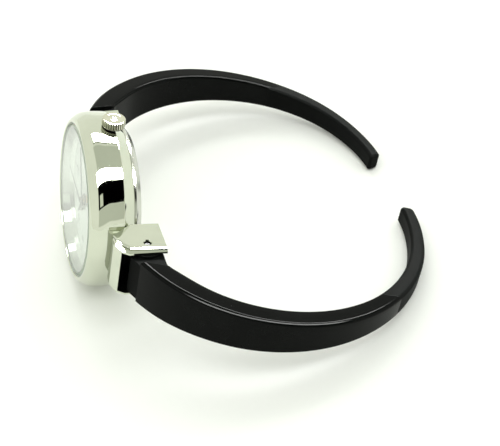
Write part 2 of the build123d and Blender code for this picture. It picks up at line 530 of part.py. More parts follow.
# ------------------------------------------------------------------ rest pose and export
IN_ARM_FRAME = {
    "case_body": case, "arm_12": arm_12, "arm_6": arm_6, "hinge_spring_12": spring_12,
    "hinge_spring_6": spring_6, "hinge_pin_12": hinge_pin_12, "hinge_pin_6": hinge_pin_6,
}
IN_DIAL_FRAME = {
    "crystal": crystal, "crystal_gasket": crystal_gasket, "inner_ring": inner_ring, "dial": dial,
    "second_hand": second_hand, "minute_hand": minute_hand, "hour_hand": hour_hand,
    "fourth_wheel": fourth_wheel, "fifth_wheel": fifth_wheel, "rotor": rotor, "third_wheel": third_wheel,
    "centre_wheel": centre_wheel, "cannon_pinion": cannon_pinion, "minute_wheel": minute_wheel,
    "hour_wheel": hour_wheel, "setting_wheel": setting_wheel, "main_plate": main_plate,
    "train_bridge": train_bridge, "bridge_screws": bridge_screws, "clamp_screws": clamp_screws,
    "coil_screws": coil_screws, "battery": battery, "battery_clamp": battery_clamp, "stator": stator,
    "coil_core": coil_core, "coil_winding": coil_winding, "coil_bobbin": coil_bobbin,
    "circuit_board": circuit_board, "circuit_chip": circuit_chip, "quartz_can": quartz_can,
    "movement_ring": movement_ring, "stem": stem, "sliding_pinion": sliding_pinion,
    "setting_lever": setting_lever, "yoke": yoke, "crown_tube": crown_tube, "crown_seal": crown_seal,
    "crown": crown, "case_back": case_back, "back_gasket": back_gasket,
}

LEAN = Plane(origin=(0, 0, 0), x_dir=(CA, 0, -SA), z_dir=(SA, 0, CA)).location


def solids_of(s):
    """All solids of a piece as one flat list."""
    if isinstance(s, (list, tuple)):
        out = []
        for t in s:
            out += solids_of(t)
        return out
    return list(s.solids())


placed = {}
for name, s in IN_ARM_FRAME.items():
    placed[name] = [LEAN * t for t in solids_of(s)]
for name, s in IN_DIAL_FRAME.items():
    placed[name] = [LEAN * (DIAL_TO_ARM * t) for t in solids_of(s)]

boxes = {n: [t.bounding_box() for t in v] for n, v in placed.items()}
low = min(b.min.Z for v in boxes.values() for b in v)
x0 = min(b.min.X for v in boxes.values() for b in v)
x1 = max(b.max.X for v in boxes.values() for b in v)
y0 = min(b.min.Y for v in boxes.values() for b in v)
y1 = max(b.max.Y for v in boxes.values() for b in v)
SHIFT = (-(x0 + x1) / 2, -(y0 + y1) / 2, -low)
for name, v in sorted(placed.items()):
    moved = [Pos(*SHIFT) * t for t in v]
    whole = moved[0] if len(moved) == 1 else Compound(children=moved)
    export_step(whole, os.path.join("parts", name + ".step"))

print("lean degrees %.4f  shift %.4f %.4f %.4f" % (degrees(A), *SHIFT))
print("size %.3f x %.3f x %.3f" % (x1 - x0, y1 - y0, max(b.max.Z for v in boxes.values() for b in v) - low))
for n in ("case_body", "arm_12", "arm_6"):
    print(n, "lowest %.4f" % (min(b.min.Z for b in boxes[n]) - low))


def to_part(p):
    """Arm-frame point to part frame."""
    x, y, z = p
    return (round(CA * x + SA * z + SHIFT[0], 5), round(y + SHIFT[1], 5), round(-SA * x + CA * z + SHIFT[2], 5))


print("pin 12", to_part((PIN_X, PIN_Y, 0)), "pin 6", to_part((PIN_X, -PIN_Y, 0)))
print("centre", to_part((0, 0, 0)), "dial axis", (round(CA, 6), 0, round(-SA, 6)), "crown axis", (round(SA, 6), 0, round(CA, 6)))
for n, p in (("third", P_THIRD), ("fifth", P_FIFTH), ("rotor", P_ROTOR), ("minute", P_MINUTE), ("setting", P_SET),
             ("lever", P_LEVER), ("yoke", P_YOKE)):
    print(n, to_part((5.0, p[0], p[1])))
print("crown", to_part((CROWN_Z, 0, 14.5)), "back face", to_part((BACK_Z, 0, 0)))
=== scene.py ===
import bpy
import bmesh
import json
from math import sin, cos, tan, atan2, radians, degrees, pi, sqrt, hypot
import numpy as np
from mathutils import Matrix, Vector


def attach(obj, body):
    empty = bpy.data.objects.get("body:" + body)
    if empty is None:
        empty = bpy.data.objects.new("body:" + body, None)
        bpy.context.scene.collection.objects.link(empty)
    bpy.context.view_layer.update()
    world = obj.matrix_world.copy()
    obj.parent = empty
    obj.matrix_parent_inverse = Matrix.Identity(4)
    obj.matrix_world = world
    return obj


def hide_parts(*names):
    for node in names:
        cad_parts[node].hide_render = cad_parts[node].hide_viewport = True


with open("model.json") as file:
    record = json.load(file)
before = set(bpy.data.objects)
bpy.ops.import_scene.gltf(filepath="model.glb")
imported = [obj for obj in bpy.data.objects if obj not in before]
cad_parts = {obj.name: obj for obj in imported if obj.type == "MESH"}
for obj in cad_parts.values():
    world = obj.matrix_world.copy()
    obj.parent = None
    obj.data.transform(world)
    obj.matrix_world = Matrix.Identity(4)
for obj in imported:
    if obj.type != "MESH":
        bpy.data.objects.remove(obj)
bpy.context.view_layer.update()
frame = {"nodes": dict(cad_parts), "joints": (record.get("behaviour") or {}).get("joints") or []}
NODES = frame["nodes"]
SCENE = bpy.context.scene

# ------------------------------------------------------------------ frames
# Arm frame (mm): X from the crystal's rim plane towards the wrist, Y to 12 o'clock, Z to the crown.
# Dial frame (mm): x to 12 o'clock, y to 3 o'clock, z = depth from the crystal's rim plane.
JOINT = {j["name"]: j for j in frame["joints"]}
CEN = Vector(JOINT["minute_hand_turn"]["pos_m"])
AX = Vector(JOINT["minute_hand_turn"]["axis"]).normalized()
AY = Vector((0.0, 1.0, 0.0))
AZ = Vector(JOINT["crown_turn"]["axis"]).normalized()
ARM_M = Matrix(((AX[0] / 1000, AY[0] / 1000, AZ[0] / 1000, CEN[0]),
                (AX[1] / 1000, AY[1] / 1000, AZ[1] / 1000, CEN[1]),
                (AX[2] / 1000, AY[2] / 1000, AZ[2] / 1000, CEN[2]),
                (0, 0, 0, 1)))
DIAL_M = ARM_M @ Matrix(((0, 0, 1, 0), (1, 0, 0, 0), (0, 1, 0, 0), (0, 0, 0, 1)))
FLIP_Y = Matrix.Diagonal((1, -1, 1, 1))

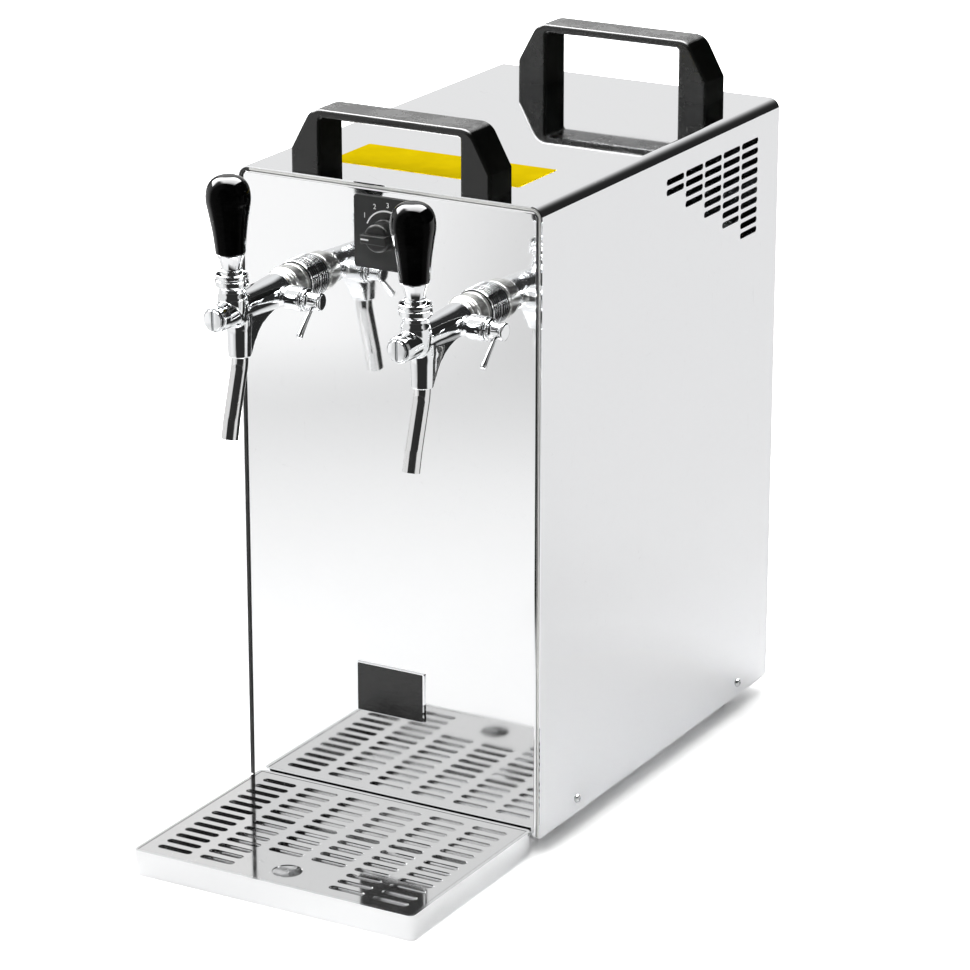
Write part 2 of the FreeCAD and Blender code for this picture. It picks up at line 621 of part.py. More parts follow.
def feet():
    parts, screws = [], []
    for x, y in foot_spots():
        bore = rod("screw_r + screw_play", (x, y, "foot_seat - over"), "low")
        well = rod("foot_bore_r", (x, y, "-over"), "foot_seat + over")
        parts.append(cut(taper("foot_tip_r", "foot_r", (x, y, "0"), "low"), [bore, well]))
        head = rod("screw_head_r", (x, y, "foot_seat - screw_head"), "screw_head")
        screws.append(join([head, rod("screw_r", (x, y, "foot_seat - screw_head / 2"),
                                      "base_top + screw_reach - foot_seat + screw_head / 2")]))
    node(group(parts), "feet")
    node(group(screws), "foot_screws")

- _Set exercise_
Going through the entries above, report how many lines include the string "Identity". The number alone is the answer.

- _Written reply_
2